§ **Work required**:
Reproduce the listing that follows with no differences at all.

§ **Information provided**:
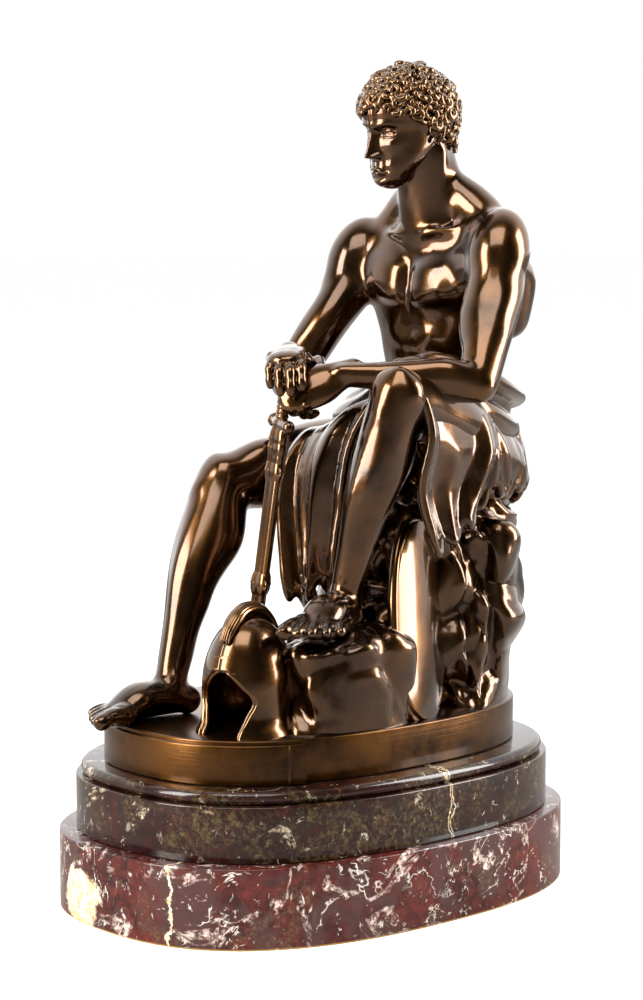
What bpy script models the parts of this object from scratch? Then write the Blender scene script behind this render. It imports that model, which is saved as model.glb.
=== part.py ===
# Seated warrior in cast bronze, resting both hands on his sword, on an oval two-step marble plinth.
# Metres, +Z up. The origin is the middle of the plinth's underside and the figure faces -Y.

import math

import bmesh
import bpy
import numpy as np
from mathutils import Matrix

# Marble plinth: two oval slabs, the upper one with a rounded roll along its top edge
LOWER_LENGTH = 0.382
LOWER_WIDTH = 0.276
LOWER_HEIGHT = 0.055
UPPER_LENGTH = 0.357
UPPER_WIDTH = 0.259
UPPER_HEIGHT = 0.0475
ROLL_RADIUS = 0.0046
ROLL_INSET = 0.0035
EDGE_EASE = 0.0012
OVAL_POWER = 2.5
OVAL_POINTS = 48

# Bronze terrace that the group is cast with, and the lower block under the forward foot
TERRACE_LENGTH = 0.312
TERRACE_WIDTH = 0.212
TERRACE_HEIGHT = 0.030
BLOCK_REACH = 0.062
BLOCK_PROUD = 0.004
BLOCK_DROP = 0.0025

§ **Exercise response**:
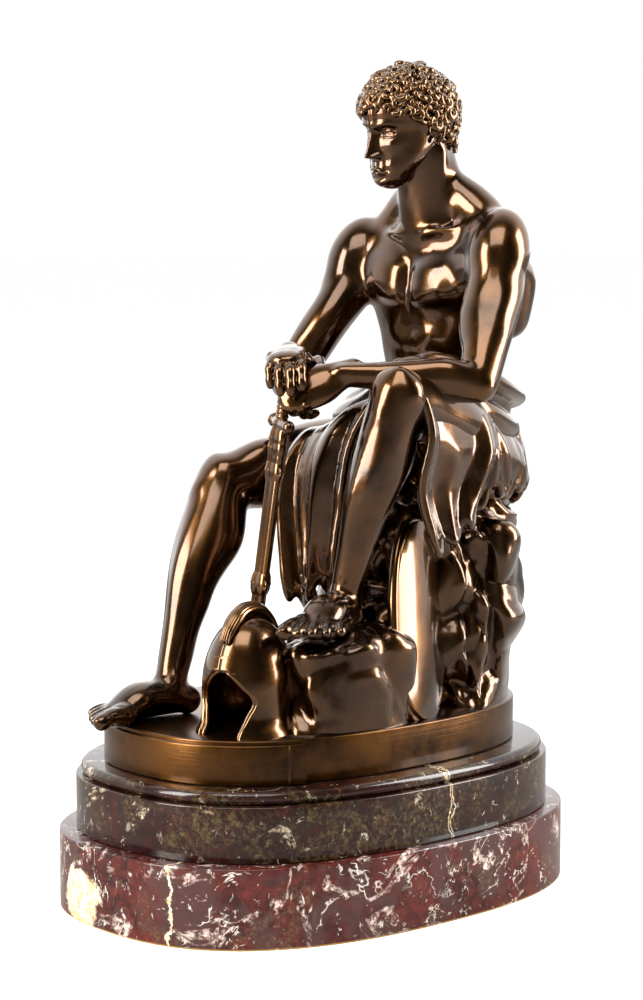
What bpy script models the parts of this object from scratch? Then write the Blender scene script behind this render. It imports that model, which is saved as model.glb.
=== part.py ===
# Seated warrior in cast bronze, resting both hands on his sword, on an oval two-step marble plinth.
# Metres, +Z up. The origin is the middle of the plinth's underside and the figure faces -Y.

import math

import bmesh
import bpy
import numpy as np
from mathutils import Matrix

# Marble plinth: two oval slabs, the upper one with a rounded roll along its top edge
LOWER_LENGTH = 0.382
LOWER_WIDTH = 0.276
LOWER_HEIGHT = 0.055
UPPER_LENGTH = 0.357
UPPER_WIDTH = 0.259
UPPER_HEIGHT = 0.0475
ROLL_RADIUS = 0.0046
ROLL_INSET = 0.0035
EDGE_EASE = 0.0012
OVAL_POWER = 2.5
OVAL_POINTS = 48

# Bronze terrace that the group is cast with, and the lower block under the forward foot
TERRACE_LENGTH = 0.312
TERRACE_WIDTH = 0.212
TERRACE_HEIGHT = 0.030
BLOCK_REACH = 0.062
BLOCK_PROUD = 0.004
BLOCK_DROP = 0.0025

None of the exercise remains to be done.